Written instruction: The entries that follow should be written out exactly.

Data for processing:
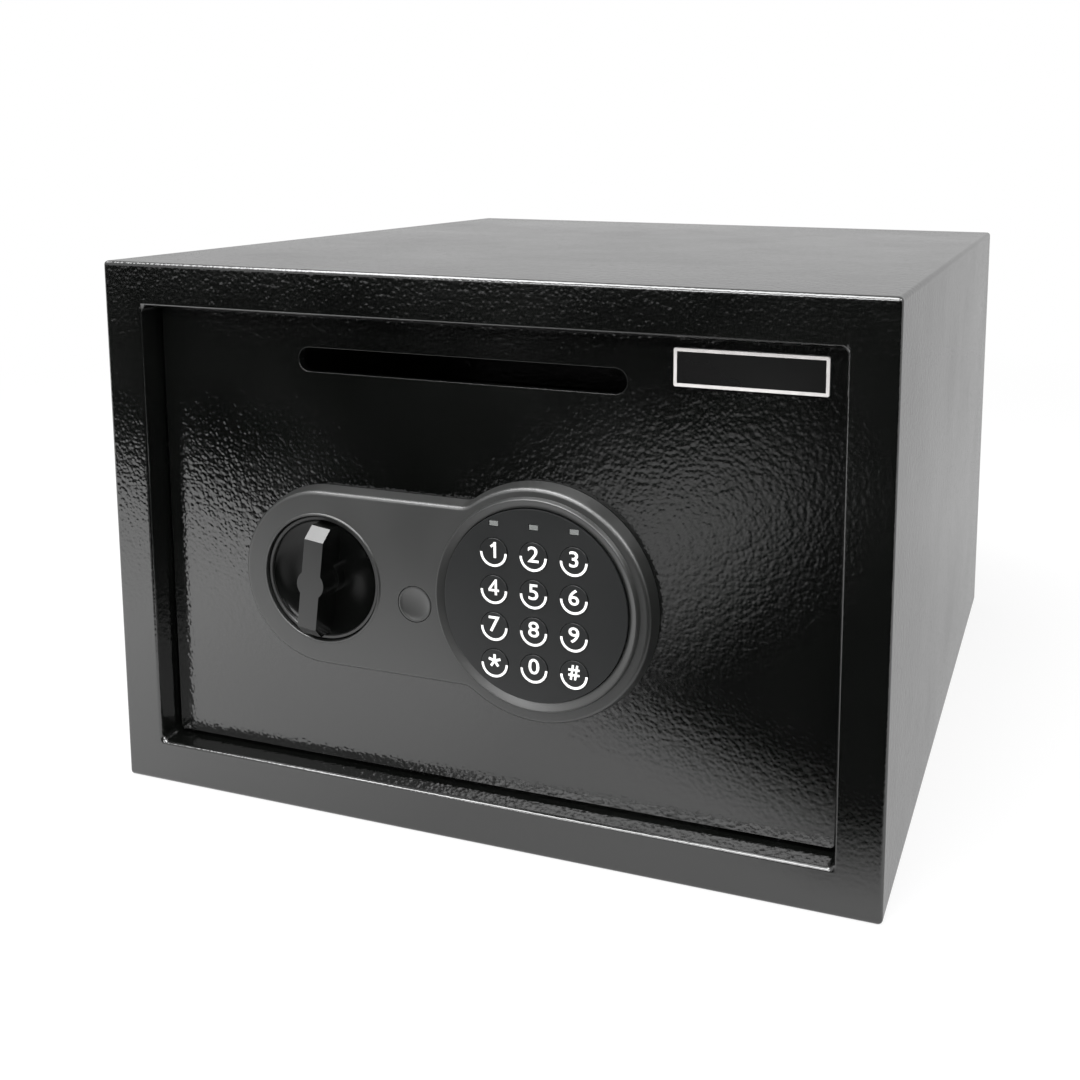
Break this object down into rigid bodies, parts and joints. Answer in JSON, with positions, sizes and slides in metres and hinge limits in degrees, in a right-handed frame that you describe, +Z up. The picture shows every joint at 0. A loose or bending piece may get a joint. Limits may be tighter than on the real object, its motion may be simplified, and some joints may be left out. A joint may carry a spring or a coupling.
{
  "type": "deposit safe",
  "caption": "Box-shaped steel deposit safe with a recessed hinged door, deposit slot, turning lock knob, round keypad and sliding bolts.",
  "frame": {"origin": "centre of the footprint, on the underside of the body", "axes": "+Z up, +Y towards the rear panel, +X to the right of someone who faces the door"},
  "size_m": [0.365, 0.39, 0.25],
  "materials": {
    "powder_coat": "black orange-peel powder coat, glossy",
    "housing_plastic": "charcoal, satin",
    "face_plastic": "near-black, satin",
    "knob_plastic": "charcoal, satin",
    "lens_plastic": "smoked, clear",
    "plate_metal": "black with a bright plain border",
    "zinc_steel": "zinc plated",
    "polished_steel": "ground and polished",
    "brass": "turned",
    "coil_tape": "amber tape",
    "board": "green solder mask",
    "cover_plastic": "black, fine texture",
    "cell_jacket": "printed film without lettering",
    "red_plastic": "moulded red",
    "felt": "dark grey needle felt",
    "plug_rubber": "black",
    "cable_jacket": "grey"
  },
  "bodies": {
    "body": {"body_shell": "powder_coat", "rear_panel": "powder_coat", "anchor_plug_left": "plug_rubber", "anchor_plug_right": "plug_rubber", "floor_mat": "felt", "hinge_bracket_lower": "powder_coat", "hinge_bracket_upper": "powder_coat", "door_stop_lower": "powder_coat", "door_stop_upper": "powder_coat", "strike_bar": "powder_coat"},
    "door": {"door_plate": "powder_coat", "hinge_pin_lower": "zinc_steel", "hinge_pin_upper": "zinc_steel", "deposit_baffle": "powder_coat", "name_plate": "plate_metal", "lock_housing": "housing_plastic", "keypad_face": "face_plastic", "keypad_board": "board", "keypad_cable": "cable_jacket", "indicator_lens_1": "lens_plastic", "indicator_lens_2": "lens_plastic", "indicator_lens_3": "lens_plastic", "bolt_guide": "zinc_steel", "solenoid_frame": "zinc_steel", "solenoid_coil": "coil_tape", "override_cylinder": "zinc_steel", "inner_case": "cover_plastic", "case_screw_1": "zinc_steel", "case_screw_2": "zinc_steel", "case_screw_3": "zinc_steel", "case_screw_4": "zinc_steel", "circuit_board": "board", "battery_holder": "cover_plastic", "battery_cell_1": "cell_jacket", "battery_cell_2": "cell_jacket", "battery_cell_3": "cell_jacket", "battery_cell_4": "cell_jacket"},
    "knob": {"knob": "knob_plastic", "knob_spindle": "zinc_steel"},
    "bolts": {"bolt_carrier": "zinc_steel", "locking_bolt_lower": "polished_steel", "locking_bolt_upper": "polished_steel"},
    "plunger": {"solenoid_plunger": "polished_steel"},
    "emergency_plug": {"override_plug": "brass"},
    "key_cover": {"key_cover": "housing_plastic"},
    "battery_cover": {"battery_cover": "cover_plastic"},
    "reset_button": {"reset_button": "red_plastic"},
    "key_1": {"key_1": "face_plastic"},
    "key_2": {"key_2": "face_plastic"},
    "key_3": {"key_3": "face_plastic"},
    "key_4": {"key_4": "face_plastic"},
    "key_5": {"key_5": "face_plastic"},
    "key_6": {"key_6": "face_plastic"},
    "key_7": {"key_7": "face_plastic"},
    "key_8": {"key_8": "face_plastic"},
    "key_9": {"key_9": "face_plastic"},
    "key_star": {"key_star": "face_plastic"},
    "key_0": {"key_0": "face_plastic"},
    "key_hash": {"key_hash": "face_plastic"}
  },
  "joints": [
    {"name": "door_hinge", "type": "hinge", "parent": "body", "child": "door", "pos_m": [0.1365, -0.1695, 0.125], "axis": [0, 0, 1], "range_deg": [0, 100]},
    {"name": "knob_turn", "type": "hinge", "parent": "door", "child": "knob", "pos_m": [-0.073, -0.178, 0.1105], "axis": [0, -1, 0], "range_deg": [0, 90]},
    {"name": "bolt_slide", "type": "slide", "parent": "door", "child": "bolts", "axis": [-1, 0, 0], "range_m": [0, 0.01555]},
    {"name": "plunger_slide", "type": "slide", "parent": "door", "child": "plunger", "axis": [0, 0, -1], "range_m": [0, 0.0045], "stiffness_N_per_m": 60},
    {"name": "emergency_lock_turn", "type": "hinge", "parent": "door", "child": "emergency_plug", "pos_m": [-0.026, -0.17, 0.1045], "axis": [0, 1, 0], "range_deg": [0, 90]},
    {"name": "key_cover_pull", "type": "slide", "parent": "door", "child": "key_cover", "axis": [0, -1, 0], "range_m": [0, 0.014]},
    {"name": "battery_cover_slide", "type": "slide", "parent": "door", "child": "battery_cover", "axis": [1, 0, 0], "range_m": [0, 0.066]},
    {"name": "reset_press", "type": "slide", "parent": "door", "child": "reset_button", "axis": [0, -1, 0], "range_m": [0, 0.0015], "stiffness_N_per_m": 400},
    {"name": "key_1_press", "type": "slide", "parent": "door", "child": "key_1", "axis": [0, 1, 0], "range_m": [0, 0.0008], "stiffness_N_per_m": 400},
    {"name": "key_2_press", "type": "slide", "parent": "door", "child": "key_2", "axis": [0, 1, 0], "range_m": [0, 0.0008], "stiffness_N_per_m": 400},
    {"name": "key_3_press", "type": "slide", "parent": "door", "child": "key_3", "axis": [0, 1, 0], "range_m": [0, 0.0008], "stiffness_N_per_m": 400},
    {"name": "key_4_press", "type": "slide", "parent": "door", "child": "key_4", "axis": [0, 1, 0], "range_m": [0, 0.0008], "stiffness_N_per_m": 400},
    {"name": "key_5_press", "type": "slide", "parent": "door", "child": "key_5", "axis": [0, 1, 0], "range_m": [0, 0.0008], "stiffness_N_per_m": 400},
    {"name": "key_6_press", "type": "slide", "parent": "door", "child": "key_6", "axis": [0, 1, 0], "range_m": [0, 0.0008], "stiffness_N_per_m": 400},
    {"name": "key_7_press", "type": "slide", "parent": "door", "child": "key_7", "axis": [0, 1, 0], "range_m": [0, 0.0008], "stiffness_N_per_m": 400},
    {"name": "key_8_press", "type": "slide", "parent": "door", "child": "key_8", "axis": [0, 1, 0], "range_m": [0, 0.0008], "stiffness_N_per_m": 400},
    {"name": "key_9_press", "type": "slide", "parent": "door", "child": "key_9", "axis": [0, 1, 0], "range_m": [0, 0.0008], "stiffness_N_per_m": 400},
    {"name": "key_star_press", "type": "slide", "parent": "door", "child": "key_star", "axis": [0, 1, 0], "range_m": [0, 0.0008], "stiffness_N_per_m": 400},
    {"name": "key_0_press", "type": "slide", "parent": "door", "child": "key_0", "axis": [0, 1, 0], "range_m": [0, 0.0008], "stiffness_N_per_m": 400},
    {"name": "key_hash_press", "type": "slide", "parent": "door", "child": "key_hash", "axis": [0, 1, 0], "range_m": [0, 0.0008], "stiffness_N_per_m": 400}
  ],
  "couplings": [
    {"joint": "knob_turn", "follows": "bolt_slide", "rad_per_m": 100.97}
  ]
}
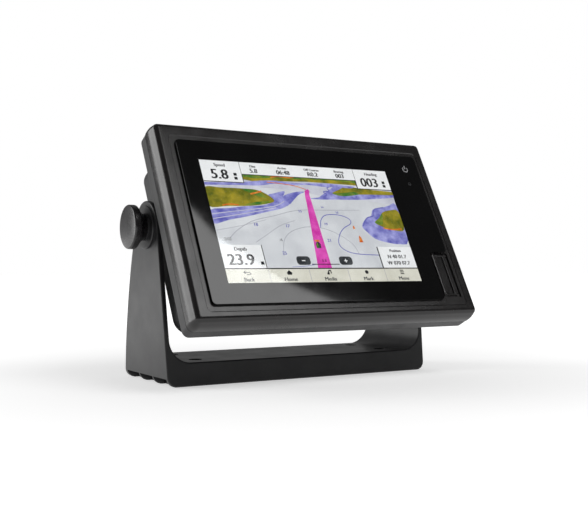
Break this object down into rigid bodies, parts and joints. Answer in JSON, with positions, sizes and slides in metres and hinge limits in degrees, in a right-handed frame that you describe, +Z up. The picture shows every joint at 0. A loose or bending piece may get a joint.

Task output:
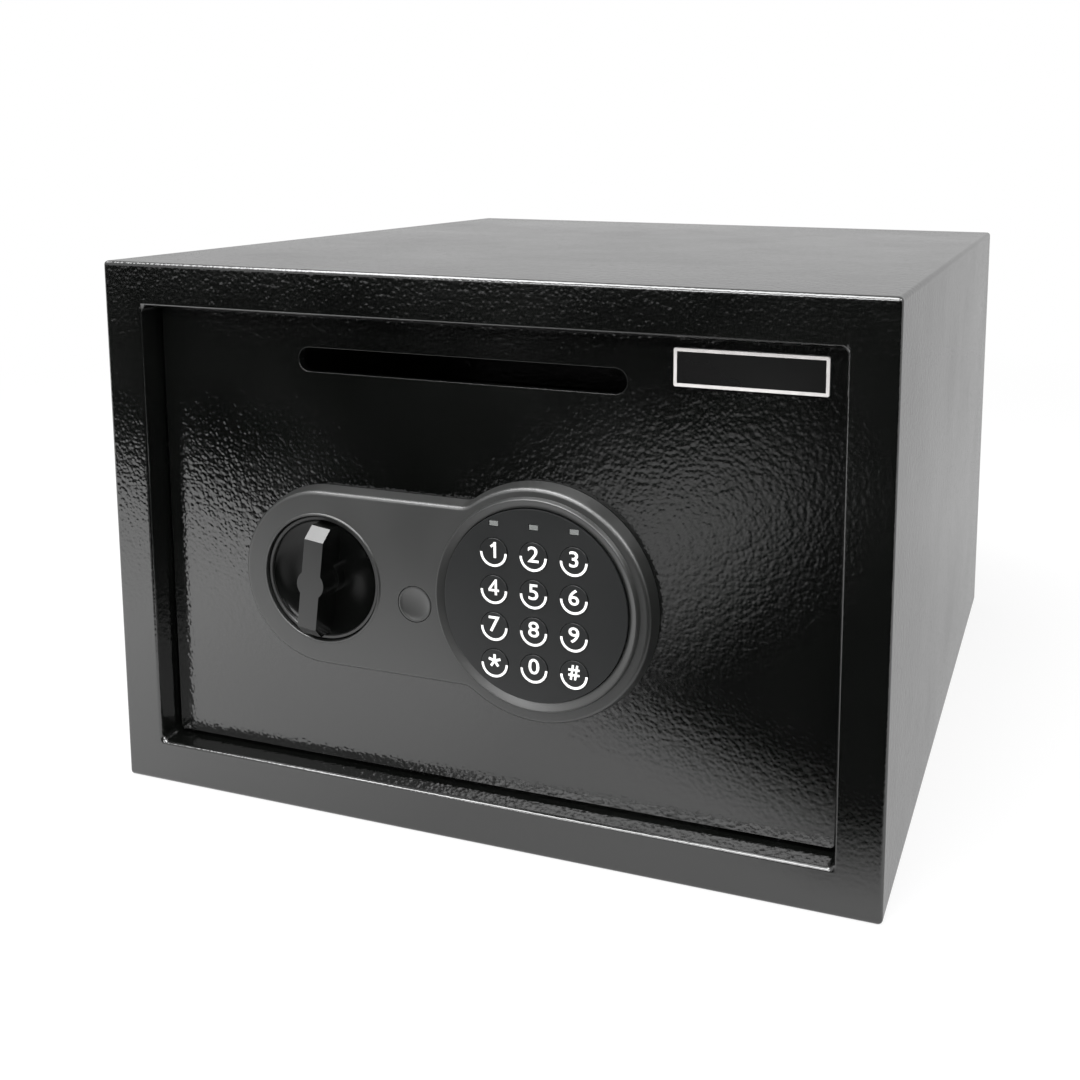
Break this object down into rigid bodies, parts and joints. Answer in JSON, with positions, sizes and slides in metres and hinge limits in degrees, in a right-handed frame that you describe, +Z up. The picture shows every joint at 0. A loose or bending piece may get a joint. Limits may be tighter than on the real object, its motion may be simplified, and some joints may be left out. A joint may carry a spring or a coupling.
{
  "type": "deposit safe",
  "caption": "Box-shaped steel deposit safe with a recessed hinged door, deposit slot, turning lock knob, round keypad and sliding bolts.",
  "frame": {"origin": "centre of the footprint, on the underside of the body", "axes": "+Z up, +Y towards the rear panel, +X to the right of someone who faces the door"},
  "size_m": [0.365, 0.39, 0.25],
  "materials": {
    "powder_coat": "black orange-peel powder coat, glossy",
    "housing_plastic": "charcoal, satin",
    "face_plastic": "near-black, satin",
    "knob_plastic": "charcoal, satin",
    "lens_plastic": "smoked, clear",
    "plate_metal": "black with a bright plain border",
    "zinc_steel": "zinc plated",
    "polished_steel": "ground and polished",
    "brass": "turned",
    "coil_tape": "amber tape",
    "board": "green solder mask",
    "cover_plastic": "black, fine texture",
    "cell_jacket": "printed film without lettering",
    "red_plastic": "moulded red",
    "felt": "dark grey needle felt",
    "plug_rubber": "black",
    "cable_jacket": "grey"
  },
  "bodies": {
    "body": {"body_shell": "powder_coat", "rear_panel": "powder_coat", "anchor_plug_left": "plug_rubber", "anchor_plug_right": "plug_rubber", "floor_mat": "felt", "hinge_bracket_lower": "powder_coat", "hinge_bracket_upper": "powder_coat", "door_stop_lower": "powder_coat", "door_stop_upper": "powder_coat", "strike_bar": "powder_coat"},
    "door": {"door_plate": "powder_coat", "hinge_pin_lower": "zinc_steel", "hinge_pin_upper": "zinc_steel", "deposit_baffle": "powder_coat", "name_plate": "plate_metal", "lock_housing": "housing_plastic", "keypad_face": "face_plastic", "keypad_board": "board", "keypad_cable": "cable_jacket", "indicator_lens_1": "lens_plastic", "indicator_lens_2": "lens_plastic", "indicator_lens_3": "lens_plastic", "bolt_guide": "zinc_steel", "solenoid_frame": "zinc_steel", "solenoid_coil": "coil_tape", "override_cylinder": "zinc_steel", "inner_case": "cover_plastic", "case_screw_1": "zinc_steel", "case_screw_2": "zinc_steel", "case_screw_3": "zinc_steel", "case_screw_4": "zinc_steel", "circuit_board": "board", "battery_holder": "cover_plastic", "battery_cell_1": "cell_jacket", "battery_cell_2": "cell_jacket", "battery_cell_3": "cell_jacket", "battery_cell_4": "cell_jacket"},
    "knob": {"knob": "knob_plastic", "knob_spindle": "zinc_steel"},
    "bolts": {"bolt_carrier": "zinc_steel", "locking_bolt_lower": "polished_steel", "locking_bolt_upper": "polished_steel"},
    "plunger": {"solenoid_plunger": "polished_steel"},
    "emergency_plug": {"override_plug": "brass"},
    "key_cover": {"key_cover": "housing_plastic"},
    "battery_cover": {"battery_cover": "cover_plastic"},
    "reset_button": {"reset_button": "red_plastic"},
    "key_1": {"key_1": "face_plastic"},
    "key_2": {"key_2": "face_plastic"},
    "key_3": {"key_3": "face_plastic"},
    "key_4": {"key_4": "face_plastic"},
    "key_5": {"key_5": "face_plastic"},
    "key_6": {"key_6": "face_plastic"},
    "key_7": {"key_7": "face_plastic"},
    "key_8": {"key_8": "face_plastic"},
    "key_9": {"key_9": "face_plastic"},
    "key_star": {"key_star": "face_plastic"},
    "key_0": {"key_0": "face_plastic"},
    "key_hash": {"key_hash": "face_plastic"}
  },
  "joints": [
    {"name": "door_hinge", "type": "hinge", "parent": "body", "child": "door", "pos_m": [0.1365, -0.1695, 0.125], "axis": [0, 0, 1], "range_deg": [0, 100]},
    {"name": "knob_turn", "type": "hinge", "parent": "door", "child": "knob", "pos_m": [-0.073, -0.178, 0.1105], "axis": [0, -1, 0], "range_deg": [0, 90]},
    {"name": "bolt_slide", "type": "slide", "parent": "door", "child": "bolts", "axis": [-1, 0, 0], "range_m": [0, 0.01555]},
    {"name": "plunger_slide", "type": "slide", "parent": "door", "child": "plunger", "axis": [0, 0, -1], "range_m": [0, 0.0045], "stiffness_N_per_m": 60},
    {"name": "emergency_lock_turn", "type": "hinge", "parent": "door", "child": "emergency_plug", "pos_m": [-0.026, -0.17, 0.1045], "axis": [0, 1, 0], "range_deg": [0, 90]},
    {"name": "key_cover_pull", "type": "slide", "parent": "door", "child": "key_cover", "axis": [0, -1, 0], "range_m": [0, 0.014]},
    {"name": "battery_cover_slide", "type": "slide", "parent": "door", "child": "battery_cover", "axis": [1, 0, 0], "range_m": [0, 0.066]},
    {"name": "reset_press", "type": "slide", "parent": "door", "child": "reset_button", "axis": [0, -1, 0], "range_m": [0, 0.0015], "stiffness_N_per_m": 400},
    {"name": "key_1_press", "type": "slide", "parent": "door", "child": "key_1", "axis": [0, 1, 0], "range_m": [0, 0.0008], "stiffness_N_per_m": 400},
    {"name": "key_2_press", "type": "slide", "parent": "door", "child": "key_2", "axis": [0, 1, 0], "range_m": [0, 0.0008], "stiffness_N_per_m": 400},
    {"name": "key_3_press", "type": "slide", "parent": "door", "child": "key_3", "axis": [0, 1, 0], "range_m": [0, 0.0008], "stiffness_N_per_m": 400},
    {"name": "key_4_press", "type": "slide", "parent": "door", "child": "key_4", "axis": [0, 1, 0], "range_m": [0, 0.0008], "stiffness_N_per_m": 400},
    {"name": "key_5_press", "type": "slide", "parent": "door", "child": "key_5", "axis": [0, 1, 0], "range_m": [0, 0.0008], "stiffness_N_per_m": 400},
    {"name": "key_6_press", "type": "slide", "parent": "door", "child": "key_6", "axis": [0, 1, 0], "range_m": [0, 0.0008], "stiffness_N_per_m": 400},
    {"name": "key_7_press", "type": "slide", "parent": "door", "child": "key_7", "axis": [0, 1, 0], "range_m": [0, 0.0008], "stiffness_N_per_m": 400},
    {"name": "key_8_press", "type": "slide", "parent": "door", "child": "key_8", "axis": [0, 1, 0], "range_m": [0, 0.0008], "stiffness_N_per_m": 400},
    {"name": "key_9_press", "type": "slide", "parent": "door", "child": "key_9", "axis": [0, 1, 0], "range_m": [0, 0.0008], "stiffness_N_per_m": 400},
    {"name": "key_star_press", "type": "slide", "parent": "door", "child": "key_star", "axis": [0, 1, 0], "range_m": [0, 0.0008], "stiffness_N_per_m": 400},
    {"name": "key_0_press", "type": "slide", "parent": "door", "child": "key_0", "axis": [0, 1, 0], "range_m": [0, 0.0008], "stiffness_N_per_m": 400},
    {"name": "key_hash_press", "type": "slide", "parent": "door", "child": "key_hash", "axis": [0, 1, 0], "range_m": [0, 0.0008], "stiffness_N_per_m": 400}
  ],
  "couplings": [
    {"joint": "knob_turn", "follows": "bolt_slide", "rad_per_m": 100.97}
  ]
}
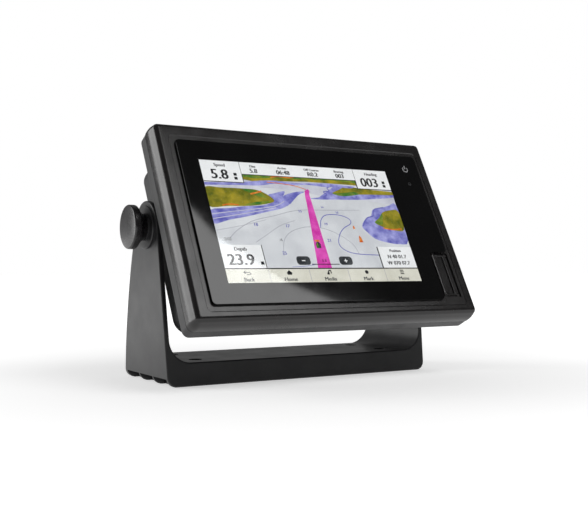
Break this object down into rigid bodies, parts and joints. Answer in JSON, with positions, sizes and slides in metres and hinge limits in degrees, in a right-handed frame that you describe, +Z up. The picture shows every joint at 0. A loose or bending piece may get a joint.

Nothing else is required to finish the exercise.